In this paper, we propose the DeepCNA method for SMCT. DeepCNA consists of two major steps. The pre-processing step regulates the CNA data with clipping, zero padding, and reshaping; while the CNN step takes the pre-processed data and generates the classification result with high-level data feature learning.

We conduct experiments on the newly proposed COSMIC CNA dataset, which contains 25 types of cancer. Controlled variable experiments indicate that the 2D CNN with both cell lines of HiC data (hESC and IMR90) contributes to the optimal performance. We believe that HiC data brings the gene spatial information such as co-localization into the deep learning model, and due to the possibility that co-localized genes may have similar CNV profiles, combining these two types of information into the predictor improves the overall prediction power as they cross-validate to each other.

We then compare DeepCNA with three widely adopted data classifiers, the results of which exhibit the remarkable advantages of DeepCNA, which has achieved significant performance improvements in terms of testing accuracy against the comparison methods.
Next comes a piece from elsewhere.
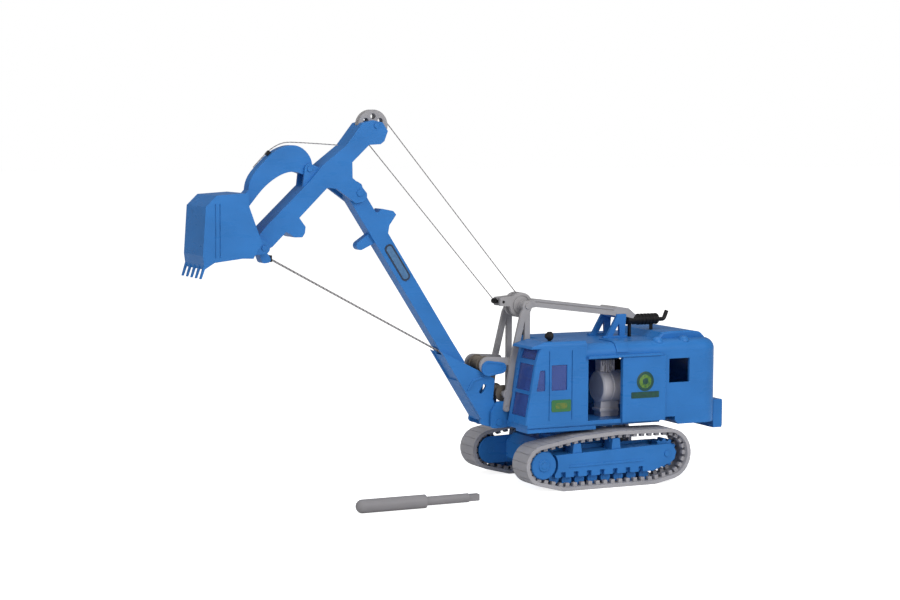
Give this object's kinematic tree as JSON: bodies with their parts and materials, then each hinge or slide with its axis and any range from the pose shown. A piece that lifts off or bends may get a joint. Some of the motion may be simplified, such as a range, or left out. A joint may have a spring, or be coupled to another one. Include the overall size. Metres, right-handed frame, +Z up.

We have demonstrated the advantages and potentials of the DeepCNA model for somatic point mutation based gene data processing, and suggest that the model can be extended and transferred to other complex genotype-phenotype association studies, which we believe will benefit many related areas. As for future studies, we will refine our model for other complex and large-scale data, as well as broadening our training dataset, so that the classification result can be further improved.